**Task brief:**
Reproduce only the lines from the one containing "0.045, 0.045), 0.60)" through the one containing "depsgraph = bpy.context.evaluated_depsgraph_get()", exactly as written and with both ends included.

[START OF Records for the exercise]

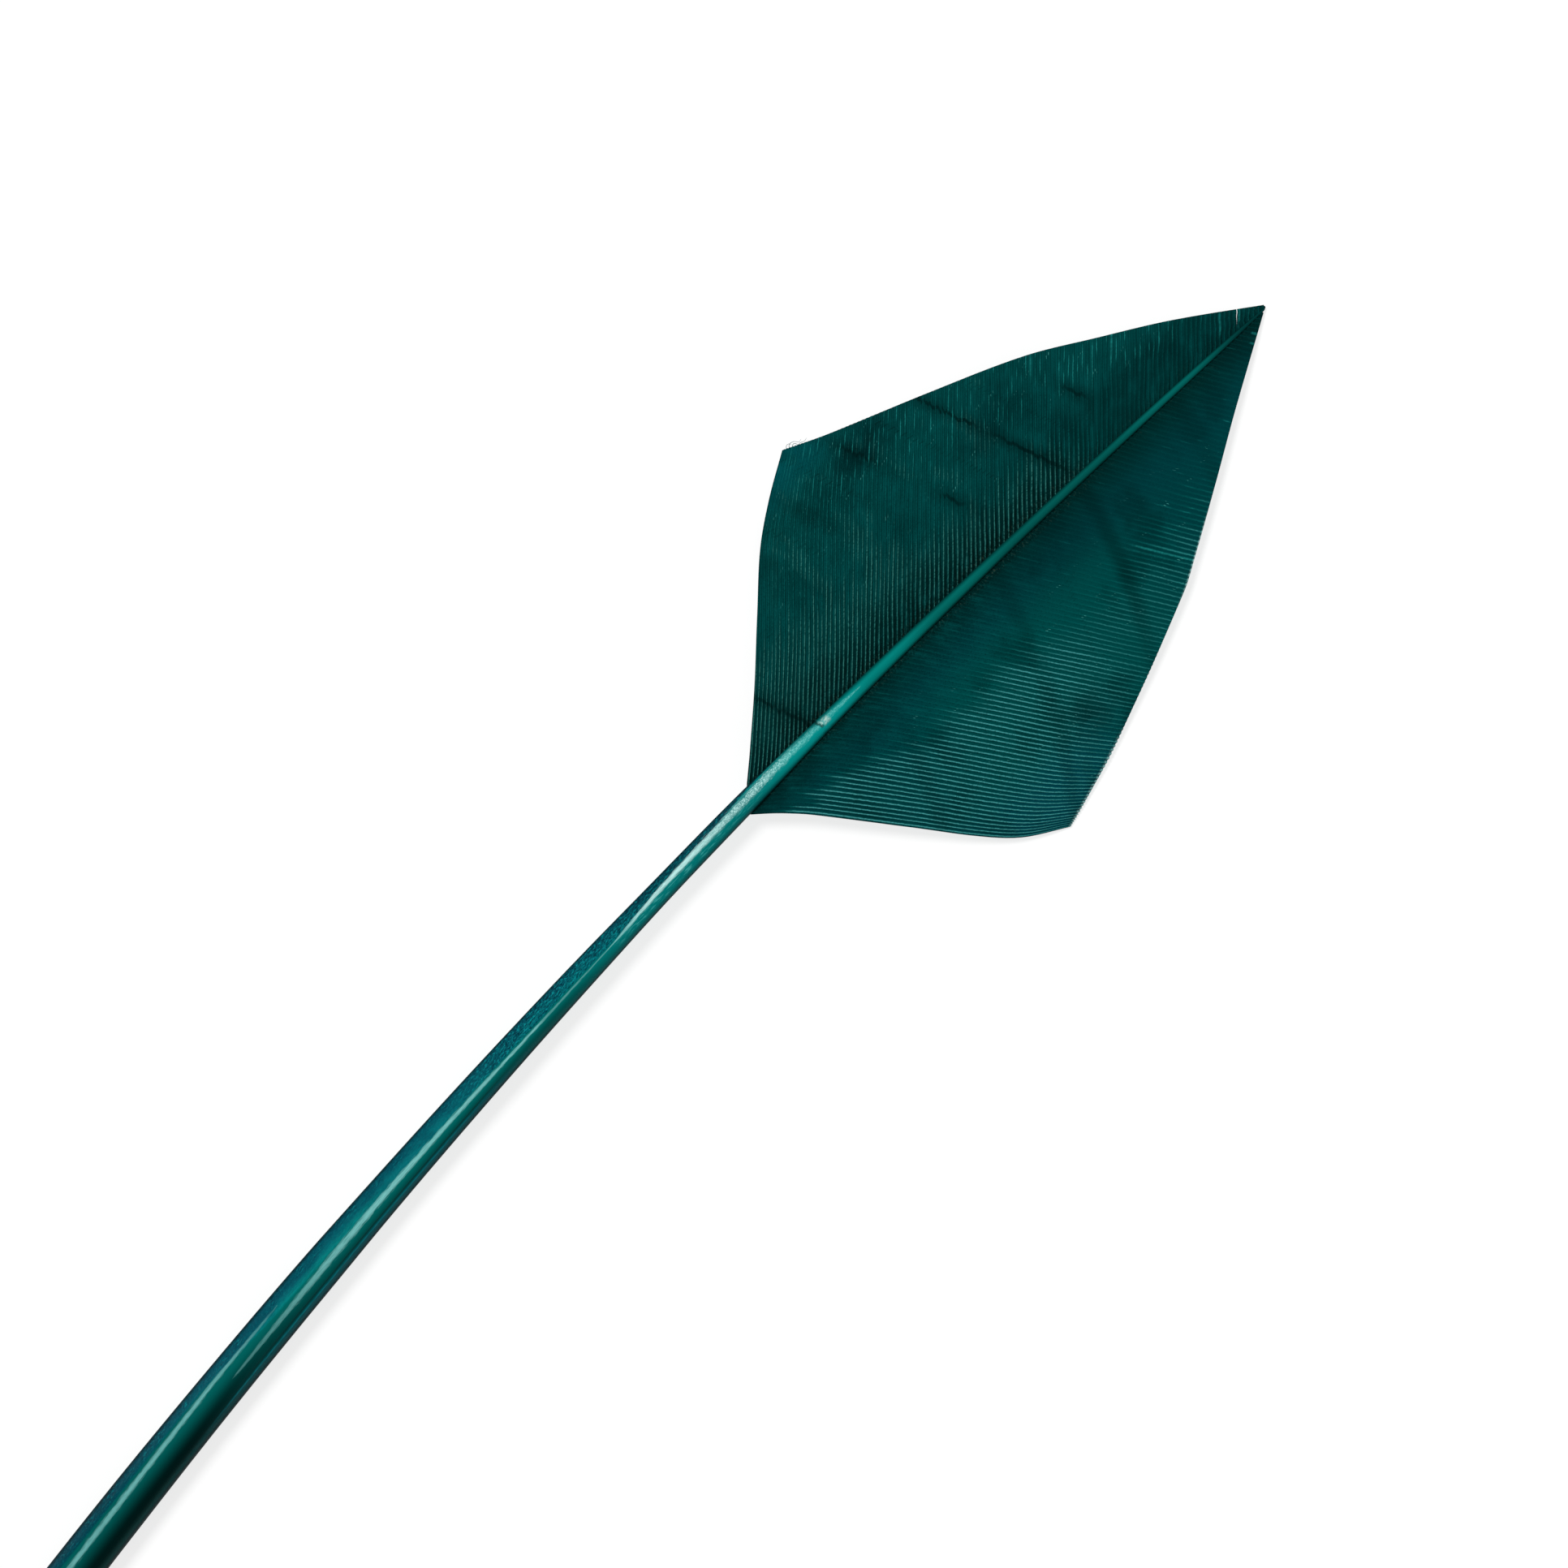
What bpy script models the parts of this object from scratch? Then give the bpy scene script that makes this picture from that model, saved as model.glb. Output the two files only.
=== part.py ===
"""A dyed turkey wing feather: its quill stripped bare, its vanes trimmed to an arrowhead.

It lies on a surface at Z = 0. +Y runs from the quill end to the tip, +X to the feather's
right, and the origin is under the middle of its bounding box. It has three pieces: the
shaft, which is quill and rachis grown as one, and the two vanes, each one thin web of barbs
hooked together. Places along the feather are measured from the foot of the vanes, towards
the tip, and places across it from a straight line through the foot and the tip.
"""
import math

import bmesh
import bpy
from mathutils import Vector

# Lengths in metres
HEAD = 0.0877             # foot of the vanes to the tip
STEM = 0.190              # foot of the vanes to the quill end
GAP = 0.0003              # left between a vane and the shaft
VANE_THICKNESS = 0.0005
SHAFT_TIP = HEAD - 0.0005

# Width of the shaft: (place along the feather, width)
SHAFT_WIDTHS = (
    (-STEM, 0.0022), (-0.186, 0.0036), (-0.178, 0.0053), (-0.168, 0.0062), (-0.140, 0.0062),
    (-0.118, 0.0060), (-0.100, 0.0056), (-0.078, 0.0051), (-0.068, 0.0047), (-0.052, 0.0042),
    (-0.028, 0.00345), (-0.016, 0.0030), (0.0, 0.0027), (0.013, 0.0020), (0.040, 0.00145),
    (0.072, 0.00095), (0.082, 0.0007), (SHAFT_TIP, 0.0003),
)
# Depth of the shaft over its width: round at the quill, deeper than wide at the tip
DEPTH_RATIOS = ((-STEM, 1.0), (-0.140, 1.0), (0.0, 1.05), (HEAD, 1.2))

# The sideways bow of the shaft: a parabola about its turning point, flatter towards the tip
BOW_TURN, BOW_OFFSET = 0.032, -0.0006
BOW_BELOW, BOW_ABOVE = 0.460, 0.30   # per metre

# How it lies: the quill rests on the surface, the stem lifts off it in a low arch
QUILL_FULL, LIFT_OFF = -0.168, -0.140
ARCH, TIP_LIFT = 0.0024, 0.0004

# Where the vanes were stripped off, the stem is left with a flat down each side
STRIPPED_FROM, STRIPPED_TO, STRIPPED_FADE = -0.150, -0.002, 0.020
FLATS = ((142.0, 0.80), (31.0, 0.96))  # (direction in degrees from +X, distance over radius)

# Each vane's trimmed edge, from its corner to the tip: (place along, place across)
LEFT_CUT = (
    (0.0326, -0.0283), (0.0380, -0.0258), (0.0500, -0.0210), (0.0620, -0.0159),
    (0.0700, -0.0113), (0.0780, -0.0066), (HEAD, -0.0001),
)
RIGHT_CUT = (
    (0.0260, 0.0297), (0.0360, 0.0266), (0.0560, 0.0185), (0.0600, 0.0163),
    (0.0680, 0.0116), (0.0760, 0.0068), (HEAD, 0.0002),
)
# Each vane's lowest barb, which is its lower edge: (share of the way out, across, along)
LEFT_LOWEST = (
    (0.0, -0.0017, 0.0010), (0.1, -0.0043, 0.0040), (0.3, -0.0098, 0.0101), (0.5, -0.0157, 0.0162),
    (0.7, -0.0214, 0.0222), (0.85, -0.0251, 0.0273), (1.0, -0.0283, 0.0326),
)
RIGHT_LOWEST = (
    (0.0, 0.0014, -0.0012), (0.05, 0.0026, 0.0002), (0.1, 0.0039, 0.0016), (0.2, 0.0068, 0.0043),
    (0.5, 0.0161, 0.0118), (0.7, 0.0224, 0.0168), (0.85, 0.0265, 0.0208), (1.0, 0.0297, 0.0260),
)
LOWEST_REACH = 0.35       # how far up the vane the lowest barb's own curve still tells
# Each vane, with the angles between barb and rachis in degrees at its foot and at the tip
LEFT_VANE = {"side": -1, "cut": LEFT_CUT, "lowest": LEFT_LOWEST,
             "root_angles": (45.0, 46.0), "end_angles": (35.0, 46.0)}
RIGHT_VANE = {"side": 1, "cut": RIGHT_CUT, "lowest": RIGHT_LOWEST,
              "root_angles": (51.0, 58.0), "end_angles": (41.0, 58.0)}
LAST_BARB = 0.96          # how far up the rachis the vane is carried
VANE_ROOT_HEIGHT = 0.40   # where a vane leaves the rachis, over the rachis's depth
CREST_REACH = 0.016       # distance from the rachis at which a vane is back at root height

RING_SIDES = 24
RING_SPACING = 0.0045
BARB_ROWS, BARB_STEPS = 32, 10


def blend(low, high, share):
    return low + (high - low) * share


def ease(share):
    share = min(max(share, 0.0), 1.0)
    return share * share * (3 - 2 * share)


def smooth_curve(stations, at):
    """The value at one place on a smooth curve through (place, value) stations."""
    places = [place for place, _ in stations]
    values = [value for _, value in stations]
    at = min(max(at, places[0]), places[-1])
    last = len(stations) - 1
    i = max(k for k in range(last) if at >= places[k])

    def slope(k):
        before, after = max(k - 1, 0), min(k + 1, last)
        return (values[after] - values[before]) / (places[after] - places[before])

    step = places[i + 1] - places[i]
    t = (at - places[i]) / step
    rise = values[i + 1] - values[i]
    bend = t * (1 - t) * ((1 - t) * (slope(i) * step - rise) - t * (slope(i + 1) * step - rise))
    return values[i] + rise * t + bend


def shaft_width(along):
    return smooth_curve(SHAFT_WIDTHS, along)


def shaft_depth(along):
    return shaft_width(along) * smooth_curve(DEPTH_RATIOS, along)


def bow(along):
    """How far across the shaft's centre lies."""
    curve = BOW_BELOW if along < BOW_TURN else BOW_ABOVE
    return BOW_OFFSET + curve * (along - BOW_TURN) ** 2


def underside(along):
    """Height of the shaft's underside above the surface."""
    share = max((along - LIFT_OFF) / (HEAD - LIFT_OFF), 0.0)
    return ARCH * 27 / 4 * share ** 2 * (1 - share) + TIP_LIFT * share ** 2


def stripped(along):
    """1 where the shaft is stripped, 0 where it isn't, and smooth in between."""
    return ease((along - STRIPPED_FROM) / STRIPPED_FADE) * ease((STRIPPED_TO - along) / STRIPPED_FADE)


def shaft_ring(along):
    """The shaft's outline at one place: an oval, with a flat cut down each stripped side."""
    width, depth = shaft_width(along), shaft_depth(along)
    level = math.cos(math.pi / RING_SIDES) * shaft_depth(max(along, QUILL_FULL)) / 2
    centre = Vector((bow(along), along, underside(along) + level))
    points = []
    for k in range(RING_SIDES):
        turn = 2 * math.pi * (k + 0.5) / RING_SIDES - math.pi / 2
        point = Vector((math.cos(turn) * width / 2, 0.0, math.sin(turn) * depth / 2))
        for direction, distance in FLATS:
            out = Vector((math.cos(math.radians(direction)), 0.0, math.sin(math.radians(direction))))
            reach = point.dot(out) - distance * width / 2
            point -= out * max(reach, 0.0) * stripped(along)
        points.append(centre + point)
    return points


def build_shaft():
    """The quill and rachis: rings bridged from end to end, with the quill end rounded in."""
    bm = bmesh.new()
    count = round((SHAFT_TIP + STEM) / RING_SPACING)
    places = [-STEM, -STEM + 0.0010, -0.1865]
    places += [blend(-0.184, SHAFT_TIP, k / count) for k in range(count + 1)]
    rings = [[bm.verts.new(point) for point in shaft_ring(place)] for place in places]
    for low, high in zip(rings, rings[1:]):
        for k in range(RING_SIDES):
            after = (k + 1) % RING_SIDES
            bm.faces.new((low[k], low[after], high[after], high[k]))
    for ring, place, reach in ((rings[0], -STEM, -0.0006), (rings[-1], SHAFT_TIP, 0.0003)):
        middle = sum((v.co for v in ring), Vector()) / RING_SIDES
        pole = bm.verts.new(middle + Vector((0.0, reach, 0.0)))
        for k in range(RING_SIDES):
            bm.faces.new((ring[k], ring[(k + 1) % RING_SIDES], pole))
    return bm


def camber(cut, distance):
    """Height of a vane above its root: up to a low crest, then down to rest on its corner."""
    corner_along, corner_across = cut[0]
    corner_share = abs(corner_across - bow(corner_along)) / CREST_REACH
    fall = VANE_THICKNESS / 2 - root_height(corner_along)
    share = distance / CREST_REACH
    return fall * share * (1 - share) / (corner_share * (1 - corner_share))


def root_height(along):
    return underside(along) + VANE_ROOT_HEIGHT * shaft_depth(along)


def barb_place(vane, rank, share):
    """A barb's course seen from above: rank picks the barb, share runs out along it."""
    side, cut = vane["side"], vane["cut"]
    root_along = rank * HEAD
    root = Vector((bow(root_along) + side * (shaft_width(root_along) / 2 + GAP), root_along))
    end_along = blend(cut[0][0], HEAD, rank)
    end = Vector((smooth_curve(cut, end_along), end_along))
    third = (end - root).length / 3
    leave = math.radians(blend(*vane["root_angles"], rank))
    arrive = math.radians(blend(*vane["end_angles"], math.sqrt(rank)))
    first = root + third * Vector((side * math.sin(leave), math.cos(leave)))
    second = end - third * Vector((side * math.sin(arrive), math.cos(arrive)))
    rest = 1 - share
    return (root * rest ** 3 + first * 3 * rest ** 2 * share
            + second * 3 * rest * share ** 2 + end * share ** 3)


def barb_point(vane, rank, share):
    """A point on the vane's middle surface; the lowest barbs are drawn to the lowest one's curve."""
    lowest = Vector([smooth_curve([(row[0], row[k]) for row in vane["lowest"]], share) for k in (1, 2)])
    pull = (1 - min(rank / LOWEST_REACH, 1.0)) ** 2
    across, along = barb_place(vane, rank, share) + (lowest - barb_place(vane, 0.0, share)) * pull
    height = root_height(along) + camber(vane["cut"], abs(across - bow(along)))
    return Vector((across, along, height))


def build_vane(vane):
    """One vane: a thin curved plate between the rachis and its trimmed edge."""
    bm = bmesh.new()
    half = Vector((0.0, 0.0, VANE_THICKNESS / 2))
    layers = []
    for lift in (-half, half):
        layers.append([[
            bm.verts.new(barb_point(vane, LAST_BARB * row / BARB_ROWS, step / BARB_STEPS) + lift)
            for step in range(BARB_STEPS + 1)] for row in range(BARB_ROWS + 1)])
    bottom, top = layers
    for row in range(BARB_ROWS):
        for step in range(BARB_STEPS):
            for layer in layers:
                bm.faces.new((layer[row][step], layer[row][step + 1],
                              layer[row + 1][step + 1], layer[row + 1][step]))
    rim = [(row, 0) for row in range(BARB_ROWS)] + [(BARB_ROWS, step) for step in range(BARB_STEPS)]
    rim += [(row, BARB_STEPS) for row in range(BARB_ROWS, 0, -1)]
    rim += [(0, step) for step in range(BARB_STEPS, 0, -1)]
    for (row, step), (next_row, next_step) in zip(rim, rim[1:] + rim[:1]):
        bm.faces.new((bottom[row][step], bottom[next_row][next_step],
                      top[next_row][next_step], top[row][step]))
    return bm


def dyed(name, colour, roughness):
    material = bpy.data.materials.new(name)
    material.use_nodes = True
    shader = material.node_tree.nodes["Principled BSDF"]
    shader.inputs["Base Color"].default_value = (*colour, 1.0)
    shader.inputs["Roughness"].default_value = roughness
    return material


def add_piece(name, bm, material):
    bmesh.ops.recalc_face_normals(bm, faces=bm.faces)
    mesh = bpy.data.meshes.new(name)
    bm.to_mesh(mesh)
    bm.free()
    mesh.materials.append(material)
    mesh.shade_smooth()
    mesh.set_sharp_from_angle(angle=math.radians(40))
    piece = bpy.data.objects.new(name, mesh)
    bpy.context.scene.collection.objects.link(piece)
    return piece


def centre_on_origin(pieces):
    """Moves every piece so that their common box is centred over the origin."""
    points = [v.co for piece in pieces for v in piece.data.vertices]
    middle = Vector(((min(p.x for p in points) + max(p.x for p in points)) / 2,
                     (min(p.y for p in points) + max(p.y for p in points)) / 2, 0.0))
    for piece in pieces:
        piece.location = -middle


def build_feather():
    horn = dyed("dyed_quill", (0.004, 0.165, 0.150), 0.35)
    web = dyed("dyed_vane", (0.002, 0.045, 0.045), 0.60)
    centre_on_origin([
        add_piece("shaft", build_shaft(), horn),
        add_piece("left_vane", build_vane(LEFT_VANE), web),
        add_piece("right_vane", build_vane(RIGHT_VANE), web),
    ])


for old in list(bpy.data.objects):
    bpy.data.objects.remove(old)
build_feather()
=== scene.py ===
"""Looks for the dyed turkey wing feather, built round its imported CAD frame.

The shaft and the two vanes are each one joined mesh. A vane is made of its real barbs: every
barb is a closed strip, with its own shaft (the ramus) raised along the middle and a thin web
either side that meets the next barb's. Places along the feather are measured from the foot of
the vanes, towards the tip, and places across it from a straight line through foot and tip.
"""
import math

import bpy
import numpy as np
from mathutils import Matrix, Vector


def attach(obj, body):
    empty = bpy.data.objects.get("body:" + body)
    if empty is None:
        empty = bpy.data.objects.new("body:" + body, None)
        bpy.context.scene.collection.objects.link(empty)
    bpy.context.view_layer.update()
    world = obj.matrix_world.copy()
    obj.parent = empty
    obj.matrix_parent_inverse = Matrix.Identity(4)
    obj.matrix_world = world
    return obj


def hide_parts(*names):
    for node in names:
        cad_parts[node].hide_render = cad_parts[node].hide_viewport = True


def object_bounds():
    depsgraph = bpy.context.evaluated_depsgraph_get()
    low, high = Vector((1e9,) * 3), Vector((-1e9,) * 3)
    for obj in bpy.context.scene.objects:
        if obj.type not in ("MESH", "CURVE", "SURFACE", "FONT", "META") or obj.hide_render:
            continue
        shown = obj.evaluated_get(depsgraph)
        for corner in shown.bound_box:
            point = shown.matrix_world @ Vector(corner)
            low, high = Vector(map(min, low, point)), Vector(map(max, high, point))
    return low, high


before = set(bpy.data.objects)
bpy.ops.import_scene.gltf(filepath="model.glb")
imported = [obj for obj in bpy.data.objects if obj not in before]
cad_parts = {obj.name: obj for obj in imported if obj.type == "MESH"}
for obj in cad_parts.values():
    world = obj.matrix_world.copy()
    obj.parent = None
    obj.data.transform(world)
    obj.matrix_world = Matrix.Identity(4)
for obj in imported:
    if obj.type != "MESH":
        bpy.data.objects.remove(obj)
CAD_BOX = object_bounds()
BODY = "root"

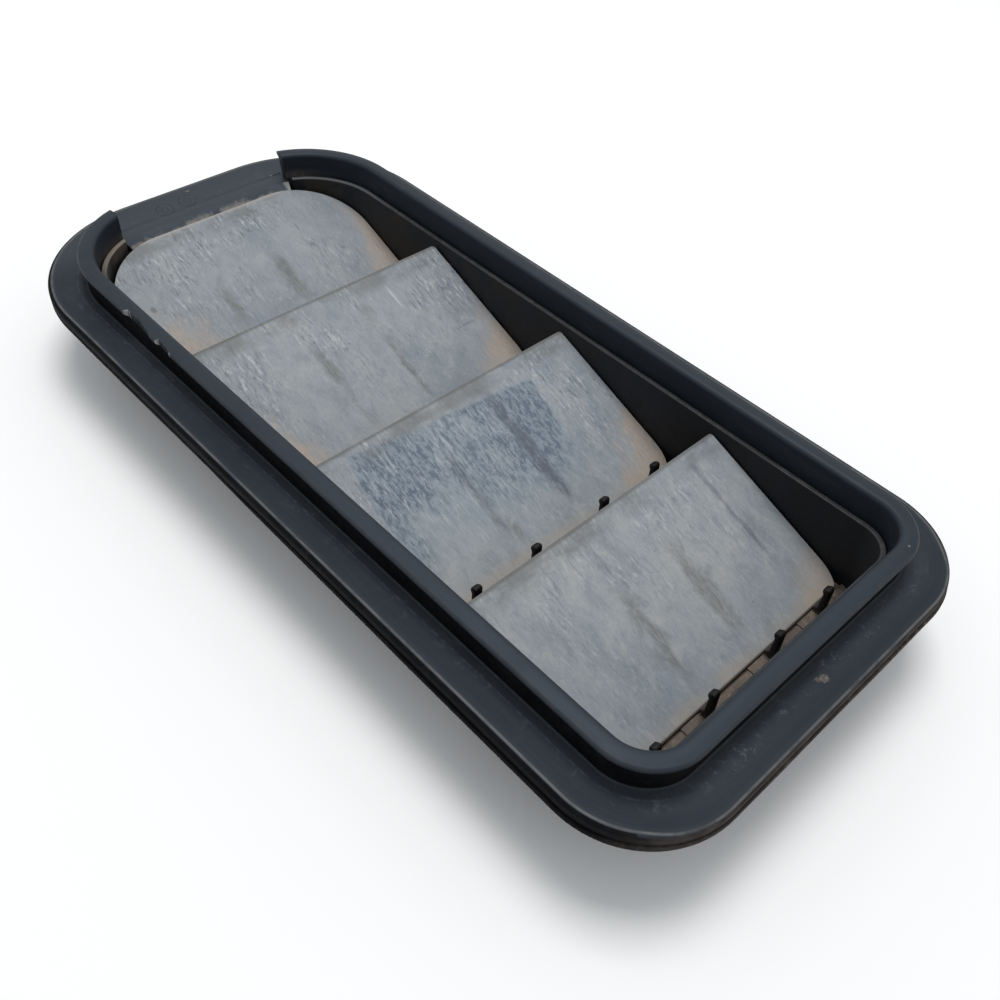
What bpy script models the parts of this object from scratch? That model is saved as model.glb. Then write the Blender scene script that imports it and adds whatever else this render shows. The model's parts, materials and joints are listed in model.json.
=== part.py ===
"""Louvred air vent: a frame with a raised collar, a sealed cassette and four hinged rubber flaps."""

import math

import bmesh
import bpy
from mathutils import Matrix

MM = 0.001
GAP = 0.3 * MM

# Frame outline: the rim line on top of the flange, seen from above
HALF_LENGTH = 125.0 * MM
HALF_WIDTH = 59.3 * MM
RADIUS_EAST = 23.0 * MM
RADIUS_WEST = 39.0 * MM
CORNER_STEPS = 10

# Heights are measured from the flange plane, which is this far above the lowest point
DEPTH = 27.0 * MM

# Frame section: distances inwards from the rim line, and heights
RIM_ROUND = 1.0 * MM
FLANGE_UNDER = -2.6 * MM
FLANGE_DISH = -1.2 * MM
WALL_OUTER = 9.7 * MM
SLEEVE_OUTER = 11.4 * MM
WALL_INNER_TOP = 13.2 * MM
WALL_INNER_FOOT = 13.4 * MM
LIP_TOP = 7.85 * MM
LIP_UNDER = 5.9 * MM
LIP_REACH = 8.5 * MM
SLEEVE_FOOT = -12.0 * MM

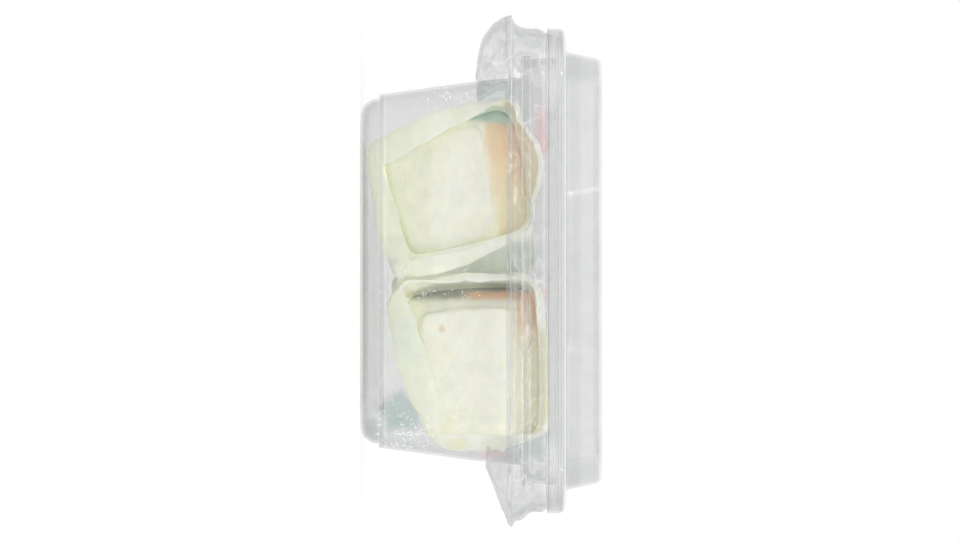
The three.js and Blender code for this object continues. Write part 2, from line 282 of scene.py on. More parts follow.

[END OF Records for the exercise]

**Answer for this exercise:**
    web = dyed("dyed_vane", (0.002, 0.045, 0.045), 0.60)
    centre_on_origin([
        add_piece("shaft", build_shaft(), horn),
        add_piece("left_vane", build_vane(LEFT_VANE), web),
        add_piece("right_vane", build_vane(RIGHT_VANE), web),
    ])


for old in list(bpy.data.objects):
    bpy.data.objects.remove(old)
build_feather()
=== scene.py ===
"""Looks for the dyed turkey wing feather, built round its imported CAD frame.

The shaft and the two vanes are each one joined mesh. A vane is made of its real barbs: every
barb is a closed strip, with its own shaft (the ramus) raised along the middle and a thin web
either side that meets the next barb's. Places along the feather are measured from the foot of
the vanes, towards the tip, and places across it from a straight line through foot and tip.
"""
import math

import bpy
import numpy as np
from mathutils import Matrix, Vector


def attach(obj, body):
    empty = bpy.data.objects.get("body:" + body)
    if empty is None:
        empty = bpy.data.objects.new("body:" + body, None)
        bpy.context.scene.collection.objects.link(empty)
    bpy.context.view_layer.update()
    world = obj.matrix_world.copy()
    obj.parent = empty
    obj.matrix_parent_inverse = Matrix.Identity(4)
    obj.matrix_world = world
    return obj


def hide_parts(*names):
    for node in names:
        cad_parts[node].hide_render = cad_parts[node].hide_viewport = True


def object_bounds():
    depsgraph = bpy.context.evaluated_depsgraph_get()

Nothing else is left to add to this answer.